[Data for processing]
----
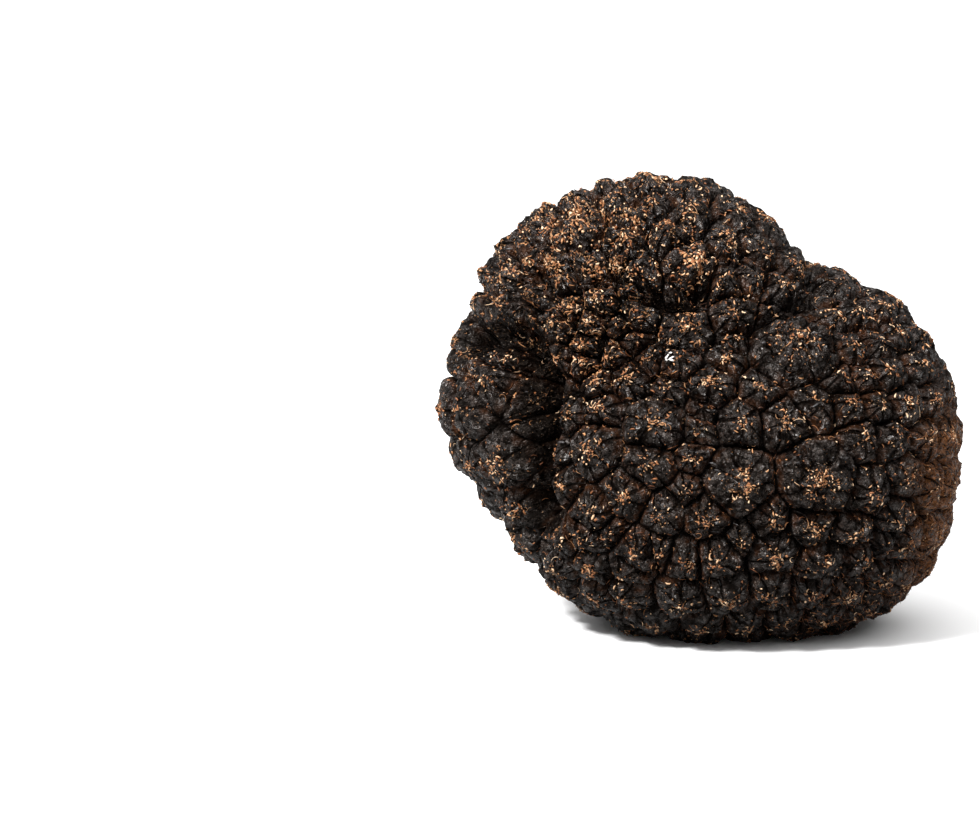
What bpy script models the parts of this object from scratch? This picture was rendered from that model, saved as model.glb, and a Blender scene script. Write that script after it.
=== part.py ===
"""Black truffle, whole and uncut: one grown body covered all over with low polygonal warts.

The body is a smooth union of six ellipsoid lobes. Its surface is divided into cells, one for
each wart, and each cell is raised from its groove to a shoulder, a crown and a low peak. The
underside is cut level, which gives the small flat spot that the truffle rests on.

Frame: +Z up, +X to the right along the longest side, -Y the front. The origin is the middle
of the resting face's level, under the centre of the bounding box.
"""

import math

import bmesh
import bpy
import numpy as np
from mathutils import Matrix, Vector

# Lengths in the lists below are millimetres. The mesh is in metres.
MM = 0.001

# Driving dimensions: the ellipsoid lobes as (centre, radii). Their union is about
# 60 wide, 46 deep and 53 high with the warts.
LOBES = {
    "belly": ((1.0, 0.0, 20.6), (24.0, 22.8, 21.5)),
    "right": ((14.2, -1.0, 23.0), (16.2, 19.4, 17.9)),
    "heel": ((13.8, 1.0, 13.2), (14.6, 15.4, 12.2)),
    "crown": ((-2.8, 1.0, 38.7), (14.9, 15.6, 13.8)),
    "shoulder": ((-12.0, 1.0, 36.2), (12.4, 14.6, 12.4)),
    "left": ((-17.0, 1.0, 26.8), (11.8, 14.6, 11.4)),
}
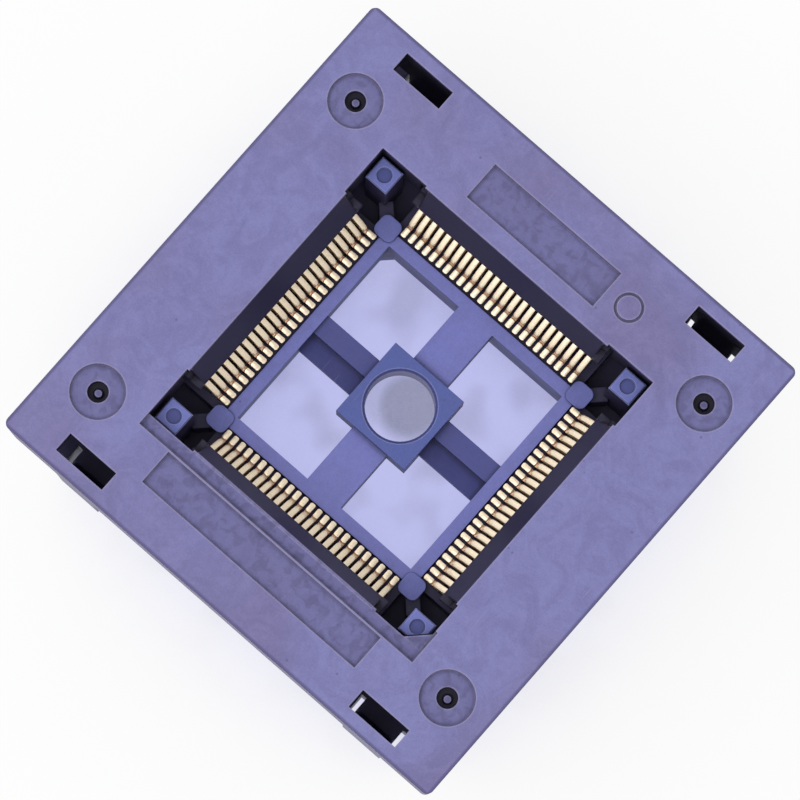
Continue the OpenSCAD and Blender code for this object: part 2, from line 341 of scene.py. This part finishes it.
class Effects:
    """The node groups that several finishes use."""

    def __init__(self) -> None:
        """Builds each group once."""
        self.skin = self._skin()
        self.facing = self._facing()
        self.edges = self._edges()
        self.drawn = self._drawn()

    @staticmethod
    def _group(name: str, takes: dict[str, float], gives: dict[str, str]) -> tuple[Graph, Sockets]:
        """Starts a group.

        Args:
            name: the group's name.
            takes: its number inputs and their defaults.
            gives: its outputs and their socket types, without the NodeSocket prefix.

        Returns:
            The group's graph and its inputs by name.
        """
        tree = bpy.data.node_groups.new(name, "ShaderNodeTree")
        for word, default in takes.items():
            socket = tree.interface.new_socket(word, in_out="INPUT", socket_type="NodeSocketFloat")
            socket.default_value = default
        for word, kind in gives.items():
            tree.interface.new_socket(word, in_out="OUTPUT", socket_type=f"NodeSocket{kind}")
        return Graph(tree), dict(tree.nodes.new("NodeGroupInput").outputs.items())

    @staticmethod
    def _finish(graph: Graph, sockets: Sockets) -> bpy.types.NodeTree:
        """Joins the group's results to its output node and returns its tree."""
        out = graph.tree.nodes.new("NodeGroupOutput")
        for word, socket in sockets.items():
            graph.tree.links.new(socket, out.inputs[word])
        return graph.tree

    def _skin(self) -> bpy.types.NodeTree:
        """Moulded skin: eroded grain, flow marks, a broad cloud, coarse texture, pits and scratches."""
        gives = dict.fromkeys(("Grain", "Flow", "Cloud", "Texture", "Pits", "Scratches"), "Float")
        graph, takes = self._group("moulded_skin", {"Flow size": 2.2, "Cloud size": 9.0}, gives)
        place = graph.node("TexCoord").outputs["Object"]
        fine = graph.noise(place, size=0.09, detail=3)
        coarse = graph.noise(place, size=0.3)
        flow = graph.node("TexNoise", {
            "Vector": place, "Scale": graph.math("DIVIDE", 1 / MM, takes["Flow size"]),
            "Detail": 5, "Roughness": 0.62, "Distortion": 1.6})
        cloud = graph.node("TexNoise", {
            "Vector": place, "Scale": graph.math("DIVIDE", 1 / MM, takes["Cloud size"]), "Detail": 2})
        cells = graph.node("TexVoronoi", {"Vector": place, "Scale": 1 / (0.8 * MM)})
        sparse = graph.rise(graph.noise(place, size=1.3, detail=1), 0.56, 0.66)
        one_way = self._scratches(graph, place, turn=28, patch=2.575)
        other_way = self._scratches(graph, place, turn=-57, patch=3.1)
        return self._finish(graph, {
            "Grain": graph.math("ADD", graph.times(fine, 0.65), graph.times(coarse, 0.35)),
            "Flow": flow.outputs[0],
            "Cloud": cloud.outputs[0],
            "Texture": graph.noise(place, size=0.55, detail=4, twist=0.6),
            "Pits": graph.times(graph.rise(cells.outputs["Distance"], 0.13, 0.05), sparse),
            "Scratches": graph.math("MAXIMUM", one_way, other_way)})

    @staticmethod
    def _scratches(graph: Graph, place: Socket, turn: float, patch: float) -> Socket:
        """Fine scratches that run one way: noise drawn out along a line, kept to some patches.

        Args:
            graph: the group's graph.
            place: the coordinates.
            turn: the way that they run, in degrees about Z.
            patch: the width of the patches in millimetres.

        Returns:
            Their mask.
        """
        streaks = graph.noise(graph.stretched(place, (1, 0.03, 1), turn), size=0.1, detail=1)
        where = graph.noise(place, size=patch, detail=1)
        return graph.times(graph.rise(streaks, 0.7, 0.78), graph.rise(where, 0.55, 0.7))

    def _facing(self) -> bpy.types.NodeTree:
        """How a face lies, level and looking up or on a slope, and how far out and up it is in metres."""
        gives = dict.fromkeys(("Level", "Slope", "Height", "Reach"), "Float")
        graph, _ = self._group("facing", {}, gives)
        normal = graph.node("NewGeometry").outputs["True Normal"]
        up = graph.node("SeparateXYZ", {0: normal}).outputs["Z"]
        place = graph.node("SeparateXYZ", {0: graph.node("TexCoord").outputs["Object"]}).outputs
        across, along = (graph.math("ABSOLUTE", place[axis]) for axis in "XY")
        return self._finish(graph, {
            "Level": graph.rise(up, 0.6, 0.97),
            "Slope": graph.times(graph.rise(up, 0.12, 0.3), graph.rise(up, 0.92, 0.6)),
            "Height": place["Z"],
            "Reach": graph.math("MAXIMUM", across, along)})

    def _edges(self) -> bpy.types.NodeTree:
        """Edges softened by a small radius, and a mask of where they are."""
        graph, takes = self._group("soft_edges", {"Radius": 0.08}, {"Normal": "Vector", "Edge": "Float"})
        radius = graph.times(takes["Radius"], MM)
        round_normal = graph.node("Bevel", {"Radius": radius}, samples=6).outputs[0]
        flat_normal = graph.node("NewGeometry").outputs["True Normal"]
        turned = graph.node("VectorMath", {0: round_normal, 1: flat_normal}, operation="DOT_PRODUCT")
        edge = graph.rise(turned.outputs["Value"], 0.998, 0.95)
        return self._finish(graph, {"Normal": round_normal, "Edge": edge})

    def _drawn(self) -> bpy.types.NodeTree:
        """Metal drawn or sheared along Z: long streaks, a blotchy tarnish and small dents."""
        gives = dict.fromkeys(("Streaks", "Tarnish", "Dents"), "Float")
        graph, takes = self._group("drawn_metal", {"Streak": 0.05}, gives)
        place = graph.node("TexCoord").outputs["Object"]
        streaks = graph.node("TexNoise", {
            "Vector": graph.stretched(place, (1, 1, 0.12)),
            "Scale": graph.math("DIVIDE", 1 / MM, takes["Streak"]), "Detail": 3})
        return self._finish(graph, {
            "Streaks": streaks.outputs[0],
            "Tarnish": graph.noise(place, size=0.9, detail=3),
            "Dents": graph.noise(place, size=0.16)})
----
[Required task]
Count each line of the entries that holds the word "Blender", then state the total and nothing more.

[Right answer]
2